▶ **AIM**
Each line below should be reproduced without any alteration.

▶ **DATA EXCERPT**
▬▬▬▬▬▬
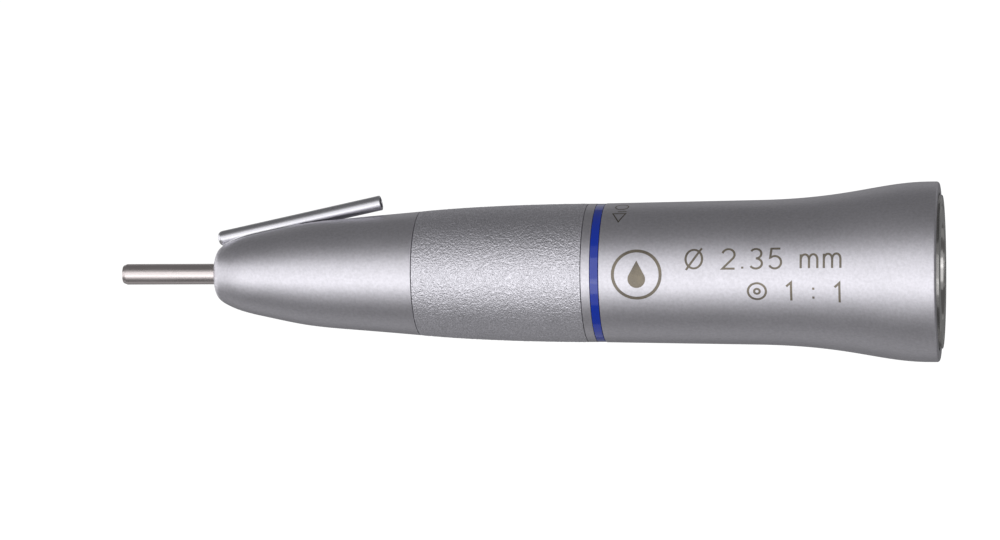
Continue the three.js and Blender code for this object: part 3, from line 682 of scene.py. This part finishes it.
def laser_mark(tint):
    """Oxide that a laser leaves on steel: dark, bronze in places, a little rougher than the sleeve."""
    material, tree, shader = blank_material("laser_mark", 1.0)
    fine = shared(tree, grain_effect(), Size=0.08, Length=1.0)
    patch = shared(tree, smudge_effect(), Size=1.6)["Patch"]
    base = blend(tree, shade(tint, 0.8), shade(tint, 1.25), fine["Shade"])
    base = blend(tree, base, (0.33, 0.285, 0.21, 1.0), times(tree, patch, 0.35))
    surface(tree, shader, base, ramp(tree, patch, 0.0, 1.0, 0.34, 0.42), [(fine["Height"], 0.003)])
    return material


def dull_solid(name, tint, rough, grain, depth):
    """Moulded cage plastic or seal rubber."""
    material, tree, shader = blank_material(name)
    fine = shared(tree, grain_effect(), Size=grain, Length=1.0)
    patch = shared(tree, smudge_effect(), Size=2.0)["Patch"]
    base = blend(tree, shade(tint, 0.85), shade(tint, 1.15), fine["Shade"])
    uneven = ramp(tree, patch, 0.0, 1.0, rough - 0.06, rough + 0.06)
    surface(tree, shader, base, uneven, [(fine["Height"], depth)])
    return material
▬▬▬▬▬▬
▶ **FINAL RESULT**
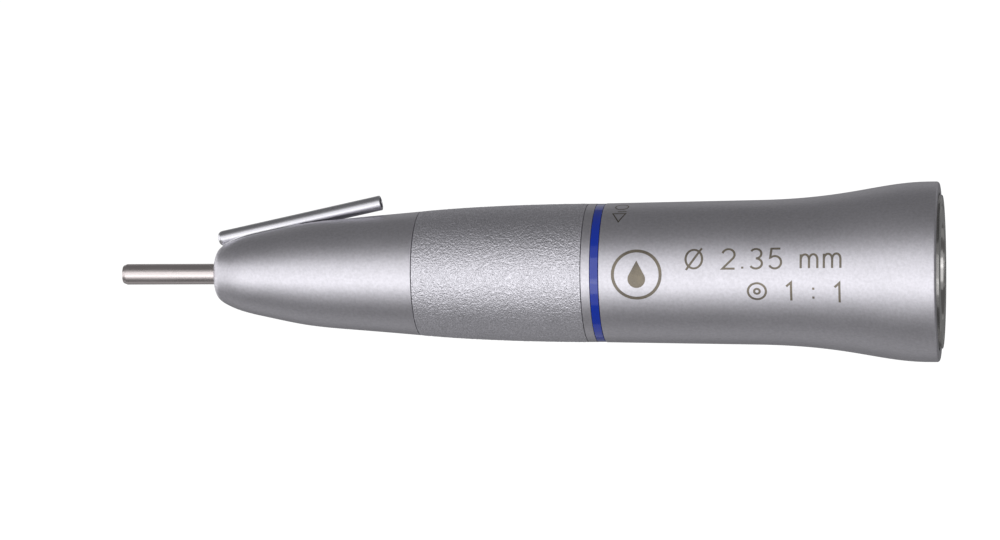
Continue the three.js and Blender code for this object: part 3, from line 682 of scene.py. This part finishes it.
def laser_mark(tint):
    """Oxide that a laser leaves on steel: dark, bronze in places, a little rougher than the sleeve."""
    material, tree, shader = blank_material("laser_mark", 1.0)
    fine = shared(tree, grain_effect(), Size=0.08, Length=1.0)
    patch = shared(tree, smudge_effect(), Size=1.6)["Patch"]
    base = blend(tree, shade(tint, 0.8), shade(tint, 1.25), fine["Shade"])
    base = blend(tree, base, (0.33, 0.285, 0.21, 1.0), times(tree, patch, 0.35))
    surface(tree, shader, base, ramp(tree, patch, 0.0, 1.0, 0.34, 0.42), [(fine["Height"], 0.003)])
    return material


def dull_solid(name, tint, rough, grain, depth):
    """Moulded cage plastic or seal rubber."""
    material, tree, shader = blank_material(name)
    fine = shared(tree, grain_effect(), Size=grain, Length=1.0)
    patch = shared(tree, smudge_effect(), Size=2.0)["Patch"]
    base = blend(tree, shade(tint, 0.85), shade(tint, 1.15), fine["Shade"])
    uneven = ramp(tree, patch, 0.0, 1.0, rough - 0.06, rough + 0.06)
    surface(tree, shader, base, uneven, [(fine["Height"], depth)])
    return material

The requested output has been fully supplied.